Hi,
As I wrote elsewhere
<https://flxlexblog.wordpress.com/2015/08/31/active-learning-strategies-for-bioinformatics-teaching-2/>
(thanks to Greg for mentioning this post on the SWC blog), for collecting
answers to the multiple choice questions I ask during the workshops I teach, I
use a very simple google form with no question-text, and four answers: ‘option
1, option 2, option 3, option 4’. The ‘summary of responses’ option from google
allows me to show students the tally of responses. For the second round of
voting, and for each next question, I simply delete all responses.

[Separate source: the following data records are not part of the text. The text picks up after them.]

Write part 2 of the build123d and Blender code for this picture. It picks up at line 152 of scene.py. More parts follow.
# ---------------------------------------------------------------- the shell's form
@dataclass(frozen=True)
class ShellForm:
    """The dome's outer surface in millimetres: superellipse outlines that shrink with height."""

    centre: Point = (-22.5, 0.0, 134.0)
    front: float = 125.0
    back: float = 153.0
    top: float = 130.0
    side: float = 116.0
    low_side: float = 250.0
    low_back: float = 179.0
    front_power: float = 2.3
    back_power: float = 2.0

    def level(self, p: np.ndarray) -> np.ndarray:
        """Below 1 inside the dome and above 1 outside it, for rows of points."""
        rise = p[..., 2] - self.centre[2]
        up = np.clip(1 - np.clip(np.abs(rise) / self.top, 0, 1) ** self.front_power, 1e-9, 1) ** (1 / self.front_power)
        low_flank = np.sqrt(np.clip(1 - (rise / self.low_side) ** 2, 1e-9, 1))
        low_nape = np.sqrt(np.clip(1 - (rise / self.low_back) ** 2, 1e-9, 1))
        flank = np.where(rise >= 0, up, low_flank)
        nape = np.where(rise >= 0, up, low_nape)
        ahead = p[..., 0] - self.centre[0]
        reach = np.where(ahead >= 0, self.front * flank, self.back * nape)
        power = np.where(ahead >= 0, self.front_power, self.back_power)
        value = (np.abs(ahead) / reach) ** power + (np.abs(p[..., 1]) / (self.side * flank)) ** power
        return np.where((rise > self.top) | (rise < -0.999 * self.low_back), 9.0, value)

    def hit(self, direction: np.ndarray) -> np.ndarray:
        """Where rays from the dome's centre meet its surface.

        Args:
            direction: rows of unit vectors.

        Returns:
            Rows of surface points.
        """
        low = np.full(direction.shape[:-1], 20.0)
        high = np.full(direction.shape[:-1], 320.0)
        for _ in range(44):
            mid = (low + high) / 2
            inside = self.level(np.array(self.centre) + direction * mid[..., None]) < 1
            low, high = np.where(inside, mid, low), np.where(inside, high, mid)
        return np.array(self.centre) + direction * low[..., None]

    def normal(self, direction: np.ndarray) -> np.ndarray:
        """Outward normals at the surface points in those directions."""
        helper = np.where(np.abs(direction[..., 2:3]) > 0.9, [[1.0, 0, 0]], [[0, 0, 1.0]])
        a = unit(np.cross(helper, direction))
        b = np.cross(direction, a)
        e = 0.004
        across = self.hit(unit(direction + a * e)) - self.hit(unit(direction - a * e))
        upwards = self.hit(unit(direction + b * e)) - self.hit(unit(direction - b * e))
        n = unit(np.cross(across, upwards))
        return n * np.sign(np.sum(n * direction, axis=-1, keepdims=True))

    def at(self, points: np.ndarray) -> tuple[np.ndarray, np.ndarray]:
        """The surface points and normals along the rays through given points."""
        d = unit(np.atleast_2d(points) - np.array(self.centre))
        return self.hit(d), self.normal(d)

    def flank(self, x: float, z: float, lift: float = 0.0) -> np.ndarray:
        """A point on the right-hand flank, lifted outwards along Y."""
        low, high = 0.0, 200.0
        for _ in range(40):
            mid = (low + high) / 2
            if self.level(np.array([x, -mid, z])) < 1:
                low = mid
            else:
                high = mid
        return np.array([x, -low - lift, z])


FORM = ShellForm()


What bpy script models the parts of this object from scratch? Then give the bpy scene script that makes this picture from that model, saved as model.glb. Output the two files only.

The reason I am doing this is that it saves me from having to enter all
possible questions in forms, and gives me the flexibility to decide on the spot
which question from the available set I ask (in one case I had prepared a slide
for each question in the unix lesson, in another I simply used the projector to
show the question from the SWC unix lesson page in the browser). This works
very well as an instructor and is easy enough to do. One tip: don’t show the
tally before everyone has answered (use a separate laptop/tablet for yourself,
or freeze the projectorscreen while you check the responses).
One drawback is that I loose all votes for future reference (ie. figuring out
which question was too say or too hard)[1].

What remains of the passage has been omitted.